Peguei um circular para vir do shopping até a casa da minha
amiga, no caminho, vi um rapaz com um bebê recém-nascido no colo, coisinha pequena, delicada, enrolada em montes de cobertores, bem quando o tempo em Curitiba abriu e o sol abafou, num dia que começou tão fresco. A uns três passos atrás estava a mãe, ou assim eu supus, que não deveria ter nem dezoito anos. O que chamou a atenção foi a expressão no rosto dela, séria, compenetrada. Fiquei curiosa para saber o que ela pensava naquele momento, e a expressão do rosto dela me deixou triste.

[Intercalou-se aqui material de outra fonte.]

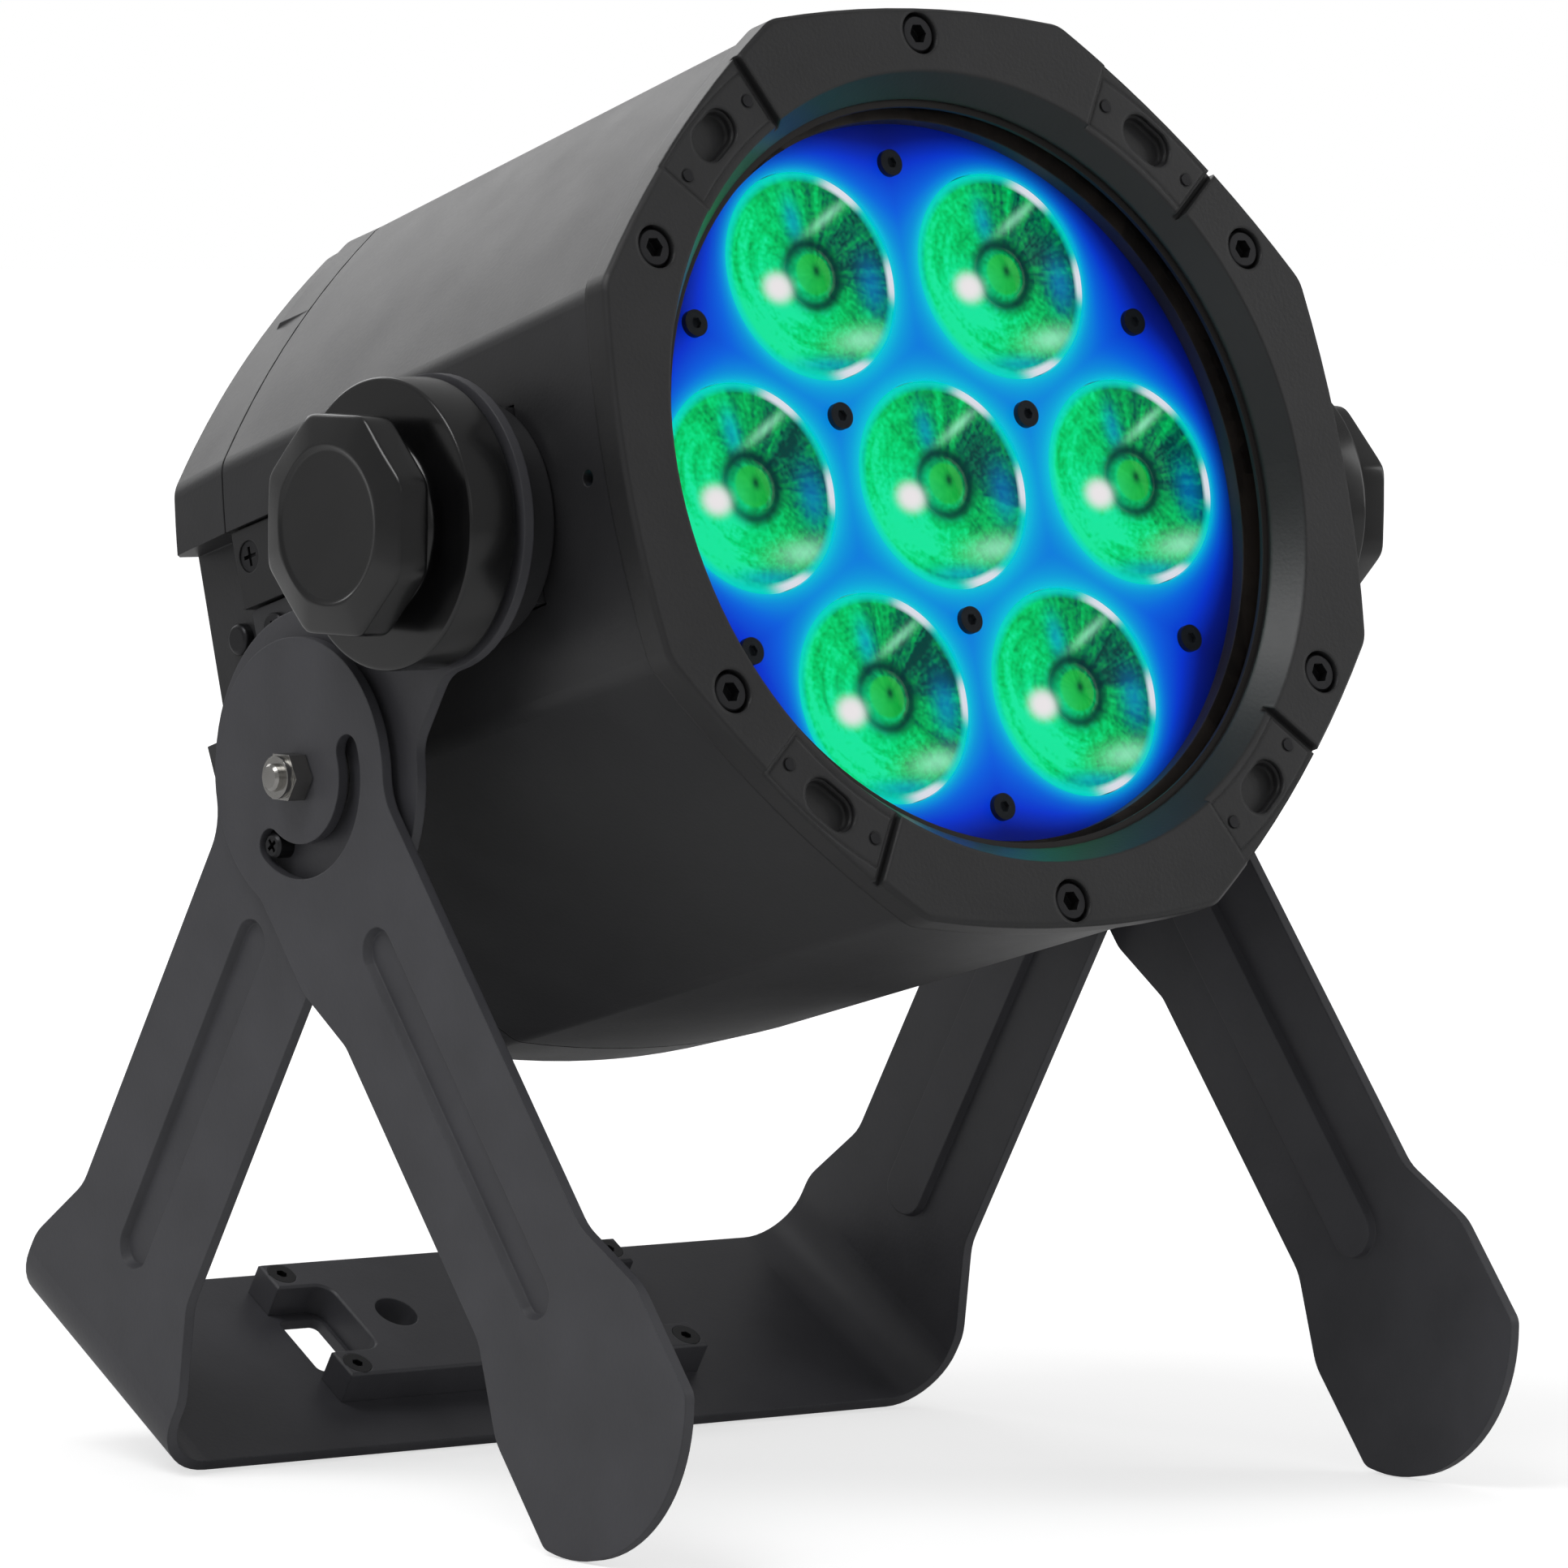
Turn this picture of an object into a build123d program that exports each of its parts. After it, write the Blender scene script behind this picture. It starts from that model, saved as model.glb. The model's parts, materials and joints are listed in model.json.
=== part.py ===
from build123d import *
from math import cos, radians, sin, sqrt
import os

# Seven-lens LED par can on a floor-stand yoke. Millimetres, +Z up, the light faces -Y.
# The origin is the middle clamp hole, on the underside of the yoke's base plate.

# ---------------------------------------------------------------- stand: driving dimensions
sheet = 2.5                     # steel sheet of the yoke and of the two front legs
arm_gap = 9.1                   # space between the head and each yoke arm
bend_inner = 12.5               # inside radius of the yoke's two bends
pivot_back = 40.8               # leg pivot behind the tilt axis
pivot_drop = 56.4               # leg pivot below the tilt axis
yoke_lean = 31.0                # rear arm's lean from the vertical, degrees
yoke_length = 166.5             # leg pivot to the underside of the base plate
yoke_half = 23.0                # half width of the rear arm
base_half = 32.0                # half depth of the base plate
tilt_boss_r = 32.0              # round ear that carries the tilt bearing
pivot_boss_r = 36.5             # round ear that carries the leg pivot
neck_front = 26.0               # neck between the two ears, front edge
neck_rear = 18.0                # neck between the two ears, rear edge
leg_lean = 39.0                 # front leg's lean from the vertical, degrees
leg_half = 22.0                 # half width of the front leg
leg_head_r = 30.3               # round head of the front leg
leg_lobe = 27.5                 # head's lobe behind the arc slot
lobe_end = 38.0                 # lobe's reach down the leg
lobe_run = 18.0                 # length over which the lobe runs out
paddle_run = 25.3               # paddle's round end below where the leg starts to widen
paddle_half = 30.0              # half width of the foot paddle
paddle_end_r = 37.0             # radius of the paddle's end, which meets the floor
shoulder_run = 20.0             # length over which an arm widens into its foot
shoulder_gap = 5.0              # straight left between the yoke's shoulder and its bend
ear_blend = 15.0
neck_blend = 9.0
lobe_blend = 8.0
shoulder_blend = 12.0
paddle_blend = 4.0
bead_half = 6.25                # stiffening bead, half width at the surface
bead_depth = 1.9                # stiffening bead, pressed inwards
bead_slope = 1.0                # how much a bead narrows on each side over its depth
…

Eu nunca saberei o que ela pensava, mesmo que eu tivesse descido do ônibus e perguntado, porque o pensamento define a barreira do inatingível e do que é solitário por excelência. Ninguém, por maior que seja a afinidade, vai nos acompanhar aí. Logo depois, chegando no prédio, minha amiga tinha saído e esqueceu de deixar a chave. Desci para esperá-la na recepção e encontrei um chaveiro no elevador. Eu não pensei nada sobre aquele chaveiro, eu mal olhei para ele. Mas chegamos lá embaixo junto com uma ambulância do SAMU, e eu não tinha reparado que o chaveiro estava perplexo, até que ele falou para o porteiro que era muito difícil ver "uma cena dessas".

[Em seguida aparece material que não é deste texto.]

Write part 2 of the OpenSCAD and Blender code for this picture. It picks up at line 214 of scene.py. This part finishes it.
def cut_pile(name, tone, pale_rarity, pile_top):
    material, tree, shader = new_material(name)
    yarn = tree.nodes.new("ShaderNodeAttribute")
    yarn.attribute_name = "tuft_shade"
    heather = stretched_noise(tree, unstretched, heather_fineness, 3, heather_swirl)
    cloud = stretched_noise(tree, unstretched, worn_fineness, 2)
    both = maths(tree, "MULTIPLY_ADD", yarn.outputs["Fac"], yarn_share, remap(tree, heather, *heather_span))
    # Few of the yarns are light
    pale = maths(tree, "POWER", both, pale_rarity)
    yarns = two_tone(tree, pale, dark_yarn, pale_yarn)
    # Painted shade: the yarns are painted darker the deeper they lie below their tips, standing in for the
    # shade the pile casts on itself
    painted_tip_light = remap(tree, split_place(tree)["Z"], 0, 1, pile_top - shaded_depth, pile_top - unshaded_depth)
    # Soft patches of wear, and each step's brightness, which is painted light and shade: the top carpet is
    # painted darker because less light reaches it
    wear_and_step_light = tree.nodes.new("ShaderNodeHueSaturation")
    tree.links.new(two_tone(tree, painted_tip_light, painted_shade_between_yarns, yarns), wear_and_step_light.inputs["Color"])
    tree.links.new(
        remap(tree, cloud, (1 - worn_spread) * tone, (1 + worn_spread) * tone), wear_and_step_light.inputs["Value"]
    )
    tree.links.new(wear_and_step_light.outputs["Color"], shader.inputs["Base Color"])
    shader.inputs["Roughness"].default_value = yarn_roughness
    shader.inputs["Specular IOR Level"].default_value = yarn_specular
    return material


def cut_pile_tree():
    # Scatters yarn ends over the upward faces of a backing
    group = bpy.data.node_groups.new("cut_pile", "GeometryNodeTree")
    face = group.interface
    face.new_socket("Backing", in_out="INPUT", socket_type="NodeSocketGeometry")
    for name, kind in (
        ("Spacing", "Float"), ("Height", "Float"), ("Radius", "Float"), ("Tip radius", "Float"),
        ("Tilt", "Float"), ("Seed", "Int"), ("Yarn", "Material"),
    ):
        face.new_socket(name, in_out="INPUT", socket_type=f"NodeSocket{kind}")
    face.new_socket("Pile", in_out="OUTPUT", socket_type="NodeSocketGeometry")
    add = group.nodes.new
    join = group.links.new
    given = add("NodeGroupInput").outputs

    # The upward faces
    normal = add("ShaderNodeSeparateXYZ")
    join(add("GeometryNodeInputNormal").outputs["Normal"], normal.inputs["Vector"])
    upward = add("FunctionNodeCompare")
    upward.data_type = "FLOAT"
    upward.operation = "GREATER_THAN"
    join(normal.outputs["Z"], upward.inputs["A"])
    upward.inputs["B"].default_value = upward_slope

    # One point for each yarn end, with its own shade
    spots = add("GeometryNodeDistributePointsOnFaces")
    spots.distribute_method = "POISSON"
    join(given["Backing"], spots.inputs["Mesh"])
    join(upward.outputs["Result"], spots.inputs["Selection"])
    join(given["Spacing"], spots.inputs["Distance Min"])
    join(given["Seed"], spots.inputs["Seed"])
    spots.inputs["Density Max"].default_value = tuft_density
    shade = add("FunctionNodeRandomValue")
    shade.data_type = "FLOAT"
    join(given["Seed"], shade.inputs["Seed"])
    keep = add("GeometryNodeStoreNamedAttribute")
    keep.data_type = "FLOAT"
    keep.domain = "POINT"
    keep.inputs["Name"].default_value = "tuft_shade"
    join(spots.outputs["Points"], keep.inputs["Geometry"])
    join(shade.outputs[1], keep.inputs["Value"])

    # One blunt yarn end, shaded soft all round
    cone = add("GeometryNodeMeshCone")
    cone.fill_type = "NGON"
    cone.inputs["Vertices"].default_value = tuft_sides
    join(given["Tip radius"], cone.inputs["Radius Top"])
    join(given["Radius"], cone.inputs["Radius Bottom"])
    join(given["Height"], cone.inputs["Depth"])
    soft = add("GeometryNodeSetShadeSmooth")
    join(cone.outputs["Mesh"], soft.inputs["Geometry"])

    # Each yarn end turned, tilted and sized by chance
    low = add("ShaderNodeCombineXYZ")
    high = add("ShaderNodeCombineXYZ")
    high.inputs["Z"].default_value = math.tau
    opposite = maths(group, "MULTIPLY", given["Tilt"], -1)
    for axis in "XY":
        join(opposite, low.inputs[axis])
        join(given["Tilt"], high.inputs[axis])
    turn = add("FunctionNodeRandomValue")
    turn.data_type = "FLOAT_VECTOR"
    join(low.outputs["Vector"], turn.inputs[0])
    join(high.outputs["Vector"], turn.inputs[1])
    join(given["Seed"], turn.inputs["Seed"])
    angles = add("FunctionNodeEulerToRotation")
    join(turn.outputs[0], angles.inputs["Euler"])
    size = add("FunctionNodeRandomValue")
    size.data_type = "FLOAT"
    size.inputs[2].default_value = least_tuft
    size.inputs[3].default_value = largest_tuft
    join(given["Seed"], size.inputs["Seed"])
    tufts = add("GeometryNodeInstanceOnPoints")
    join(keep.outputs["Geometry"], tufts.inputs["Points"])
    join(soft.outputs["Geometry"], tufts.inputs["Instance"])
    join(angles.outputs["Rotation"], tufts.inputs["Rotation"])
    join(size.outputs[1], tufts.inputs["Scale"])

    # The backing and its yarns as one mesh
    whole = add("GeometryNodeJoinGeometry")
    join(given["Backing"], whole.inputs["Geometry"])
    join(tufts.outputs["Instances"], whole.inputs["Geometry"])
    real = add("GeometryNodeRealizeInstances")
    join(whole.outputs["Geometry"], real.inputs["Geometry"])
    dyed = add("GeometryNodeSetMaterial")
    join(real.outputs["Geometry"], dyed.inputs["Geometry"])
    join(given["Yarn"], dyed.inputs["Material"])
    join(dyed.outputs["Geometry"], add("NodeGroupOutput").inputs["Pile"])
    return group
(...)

Depois que rapaz saiu o porteiro disse que um dos moradores, se trancou por dentro e a pessoa com quem ele morava, não conseguiu entrar, chamou um chaveiro e os dois encontraram o sujeito ensanguentado no quarto (o que o chaveiro chamou de "uma cena dessas"). Imediatemente fiquei abatida. Não com o pessoal do SAMU levando a pessoa na maca, porque quando isso aconteceu, eu já tinha subido e estava em casa, mas pelos pensamentos do protagonista de "uma cena dessas". Quais foram os pensamentos dele alguns segundos antes do que quer que tenha feito? A Simone de Beauvoir fala que o que mais nos incomoda diante do suicídio é justamente o que passou naquele coração logo antes. E o que me choca mais é o ponto de solidão em que aquela pessoa se encontrava.
Antes de tudo isso acontecer, andando no shopping sozinha, eu pensava no quanto é estranho não ter mais por perto uma pessoa com quem a gente se acostumou a conversar. E escrevendo aqui agora, pensei que essas coisas que me aconteceram hoje, eu teria com quem dividir, incluindo as reminiscências. Não é saudade, nem sentir uma falta específica e pontual, caso contrário, eu pegaria o telefone e resolveria o problema, mas é a brevidade da vida, a delicadeza dos laços e a realidade do fim que insiste em se impor diante de nós que gostamos de nos considerar imortais. É um tipo de nostalgia de alguma coisa que eu não sei o quê.